> [Work to be completed]:
Repeat exactly the lines of the entries below from the one with "Continue the Blender" through the one with "return [bpy.data.objects[name +", both ends included, and nothing else.

> [Data supplied]:
^^^^

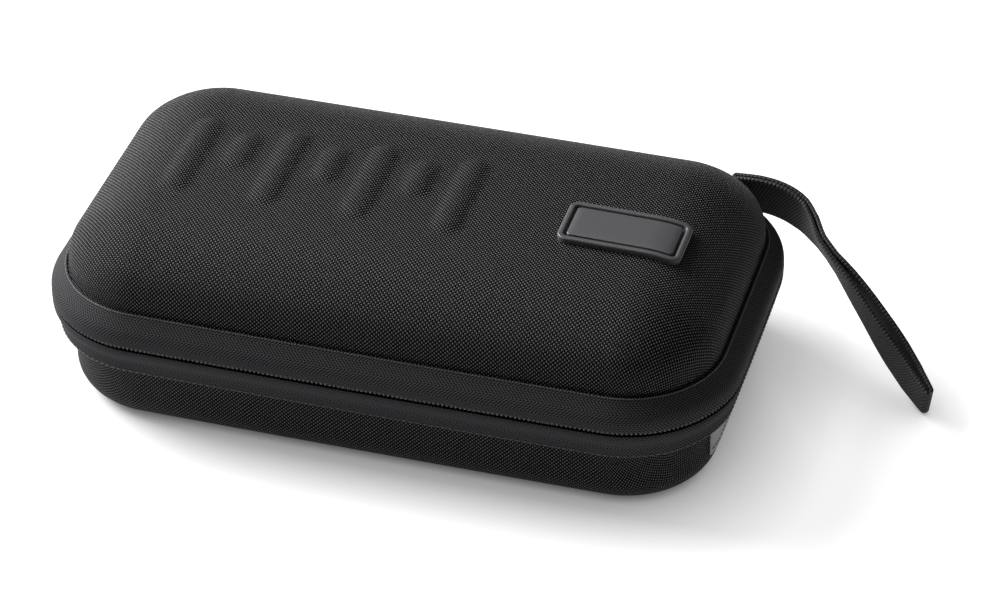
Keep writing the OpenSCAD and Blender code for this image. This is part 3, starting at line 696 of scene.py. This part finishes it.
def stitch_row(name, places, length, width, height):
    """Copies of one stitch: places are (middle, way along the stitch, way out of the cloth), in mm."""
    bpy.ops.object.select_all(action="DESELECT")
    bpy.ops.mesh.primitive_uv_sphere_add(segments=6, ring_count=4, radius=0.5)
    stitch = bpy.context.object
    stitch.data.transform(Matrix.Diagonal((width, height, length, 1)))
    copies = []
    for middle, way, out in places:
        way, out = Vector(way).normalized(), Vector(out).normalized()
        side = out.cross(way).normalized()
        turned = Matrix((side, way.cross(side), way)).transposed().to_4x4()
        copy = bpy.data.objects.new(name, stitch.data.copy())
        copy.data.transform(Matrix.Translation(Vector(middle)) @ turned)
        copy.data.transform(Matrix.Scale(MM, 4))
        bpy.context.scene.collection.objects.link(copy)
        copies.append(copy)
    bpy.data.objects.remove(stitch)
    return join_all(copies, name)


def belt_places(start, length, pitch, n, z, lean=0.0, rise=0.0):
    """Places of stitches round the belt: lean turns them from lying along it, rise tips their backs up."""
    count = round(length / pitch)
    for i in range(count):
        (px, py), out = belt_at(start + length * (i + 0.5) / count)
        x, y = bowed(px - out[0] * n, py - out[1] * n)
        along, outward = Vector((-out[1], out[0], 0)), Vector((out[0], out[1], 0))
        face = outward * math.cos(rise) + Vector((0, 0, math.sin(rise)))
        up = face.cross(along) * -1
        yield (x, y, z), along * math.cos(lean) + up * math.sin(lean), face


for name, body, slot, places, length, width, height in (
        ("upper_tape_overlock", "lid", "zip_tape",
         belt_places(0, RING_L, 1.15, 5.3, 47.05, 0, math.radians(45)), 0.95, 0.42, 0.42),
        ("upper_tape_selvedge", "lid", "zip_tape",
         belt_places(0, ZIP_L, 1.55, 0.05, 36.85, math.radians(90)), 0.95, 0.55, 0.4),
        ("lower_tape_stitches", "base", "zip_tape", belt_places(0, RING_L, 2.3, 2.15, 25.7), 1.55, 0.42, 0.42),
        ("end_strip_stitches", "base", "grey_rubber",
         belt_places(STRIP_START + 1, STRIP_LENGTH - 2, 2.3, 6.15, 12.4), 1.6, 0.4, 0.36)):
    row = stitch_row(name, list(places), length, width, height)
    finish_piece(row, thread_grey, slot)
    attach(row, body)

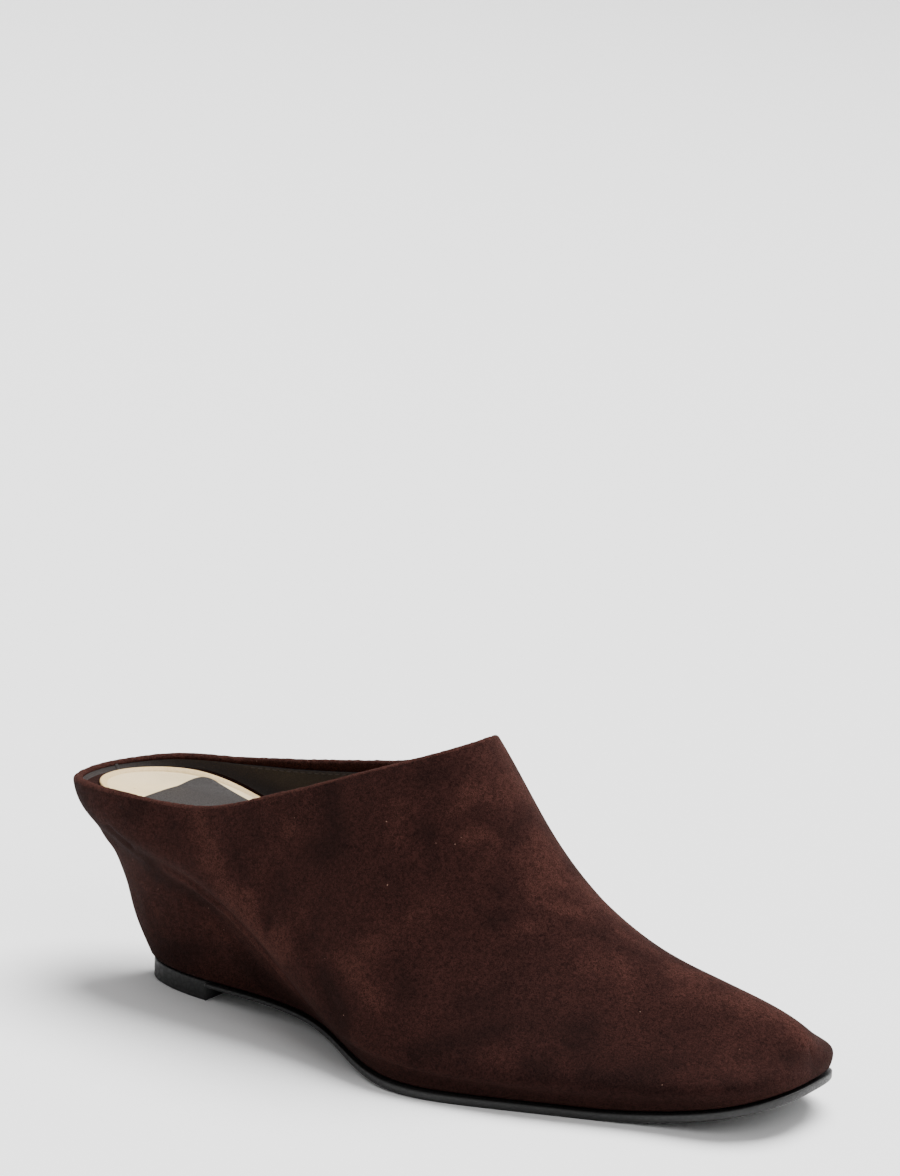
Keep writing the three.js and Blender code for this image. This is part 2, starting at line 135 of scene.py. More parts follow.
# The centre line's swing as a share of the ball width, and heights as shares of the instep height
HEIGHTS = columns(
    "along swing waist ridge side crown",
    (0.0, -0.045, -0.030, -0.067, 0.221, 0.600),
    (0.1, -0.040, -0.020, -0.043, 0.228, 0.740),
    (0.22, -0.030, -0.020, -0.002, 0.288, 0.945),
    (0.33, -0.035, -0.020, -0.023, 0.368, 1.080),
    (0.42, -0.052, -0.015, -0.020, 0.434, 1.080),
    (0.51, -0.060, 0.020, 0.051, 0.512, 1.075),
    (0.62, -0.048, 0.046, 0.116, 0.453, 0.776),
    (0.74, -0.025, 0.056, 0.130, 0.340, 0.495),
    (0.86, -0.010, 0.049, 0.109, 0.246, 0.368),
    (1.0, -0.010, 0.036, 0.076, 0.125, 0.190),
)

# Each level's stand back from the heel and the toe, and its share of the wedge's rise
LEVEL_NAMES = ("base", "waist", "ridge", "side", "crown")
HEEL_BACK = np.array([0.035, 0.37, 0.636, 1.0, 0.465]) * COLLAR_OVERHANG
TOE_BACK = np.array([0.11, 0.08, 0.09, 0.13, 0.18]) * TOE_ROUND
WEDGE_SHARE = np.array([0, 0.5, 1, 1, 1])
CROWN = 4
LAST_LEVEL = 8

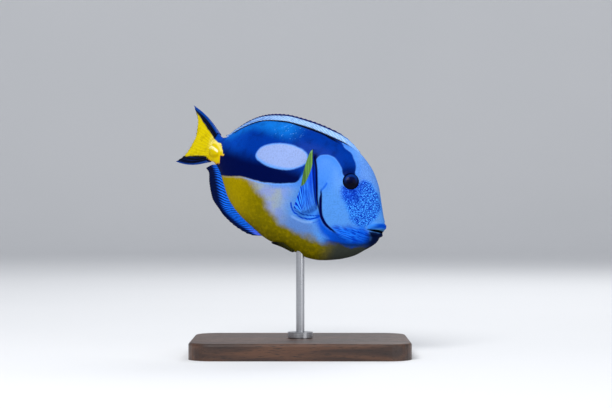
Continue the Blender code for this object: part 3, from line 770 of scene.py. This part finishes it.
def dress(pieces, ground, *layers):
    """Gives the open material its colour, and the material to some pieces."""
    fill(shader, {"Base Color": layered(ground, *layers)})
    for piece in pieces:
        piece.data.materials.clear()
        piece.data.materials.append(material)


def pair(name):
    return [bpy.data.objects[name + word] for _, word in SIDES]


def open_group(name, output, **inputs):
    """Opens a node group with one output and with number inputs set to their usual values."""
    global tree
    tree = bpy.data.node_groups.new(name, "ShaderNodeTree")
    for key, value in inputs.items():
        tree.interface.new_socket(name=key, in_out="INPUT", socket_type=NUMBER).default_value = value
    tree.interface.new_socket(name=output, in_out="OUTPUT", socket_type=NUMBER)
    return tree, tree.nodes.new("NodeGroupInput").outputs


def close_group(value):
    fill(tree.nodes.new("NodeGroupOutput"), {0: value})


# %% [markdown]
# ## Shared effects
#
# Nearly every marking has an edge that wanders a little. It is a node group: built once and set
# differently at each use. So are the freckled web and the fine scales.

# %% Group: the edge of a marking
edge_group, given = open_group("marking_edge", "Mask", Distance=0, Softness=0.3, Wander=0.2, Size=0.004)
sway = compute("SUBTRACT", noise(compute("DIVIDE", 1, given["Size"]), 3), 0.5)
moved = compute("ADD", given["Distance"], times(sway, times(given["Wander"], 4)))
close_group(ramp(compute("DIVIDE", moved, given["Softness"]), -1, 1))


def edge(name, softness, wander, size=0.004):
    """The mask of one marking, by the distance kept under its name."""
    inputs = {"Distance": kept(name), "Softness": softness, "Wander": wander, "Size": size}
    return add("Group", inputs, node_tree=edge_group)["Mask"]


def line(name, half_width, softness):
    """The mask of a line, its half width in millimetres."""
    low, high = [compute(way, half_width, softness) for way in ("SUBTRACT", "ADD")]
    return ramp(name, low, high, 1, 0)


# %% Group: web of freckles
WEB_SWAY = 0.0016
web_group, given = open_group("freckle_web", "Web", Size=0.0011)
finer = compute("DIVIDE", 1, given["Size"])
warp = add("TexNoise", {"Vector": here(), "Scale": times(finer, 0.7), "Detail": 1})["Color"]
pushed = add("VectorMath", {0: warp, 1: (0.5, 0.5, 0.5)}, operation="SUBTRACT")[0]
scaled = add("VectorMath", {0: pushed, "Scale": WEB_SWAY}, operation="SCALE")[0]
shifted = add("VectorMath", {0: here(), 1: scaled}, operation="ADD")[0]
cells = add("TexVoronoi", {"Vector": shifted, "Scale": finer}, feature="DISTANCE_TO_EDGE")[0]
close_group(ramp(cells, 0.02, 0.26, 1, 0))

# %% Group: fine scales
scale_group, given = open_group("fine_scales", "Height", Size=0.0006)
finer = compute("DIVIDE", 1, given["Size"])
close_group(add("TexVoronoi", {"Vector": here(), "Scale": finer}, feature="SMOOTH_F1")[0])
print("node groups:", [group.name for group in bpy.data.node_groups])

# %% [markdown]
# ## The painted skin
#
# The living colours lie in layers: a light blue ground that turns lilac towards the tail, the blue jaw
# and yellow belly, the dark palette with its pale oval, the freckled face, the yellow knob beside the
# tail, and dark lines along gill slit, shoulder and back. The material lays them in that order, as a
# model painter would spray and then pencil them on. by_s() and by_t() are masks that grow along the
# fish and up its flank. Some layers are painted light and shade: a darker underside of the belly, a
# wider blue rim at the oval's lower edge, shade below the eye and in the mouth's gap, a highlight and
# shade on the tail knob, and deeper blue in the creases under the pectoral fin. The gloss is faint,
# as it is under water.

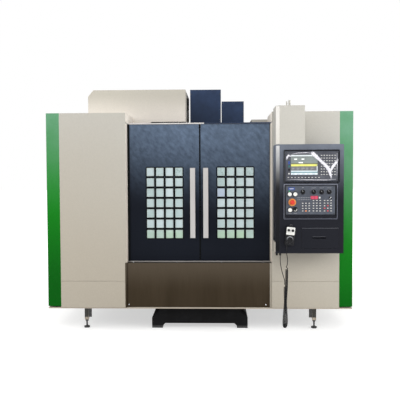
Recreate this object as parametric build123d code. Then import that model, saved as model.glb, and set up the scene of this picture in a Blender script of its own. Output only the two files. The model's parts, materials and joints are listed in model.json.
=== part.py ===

^^^^

> [Solution to the exercise]:
Continue the Blender code for this object: part 3, from line 770 of scene.py. This part finishes it.
def dress(pieces, ground, *layers):
    """Gives the open material its colour, and the material to some pieces."""
    fill(shader, {"Base Color": layered(ground, *layers)})
    for piece in pieces:
        piece.data.materials.clear()
        piece.data.materials.append(material)


def pair(name):
    return [bpy.data.objects[name + word] for _, word in SIDES]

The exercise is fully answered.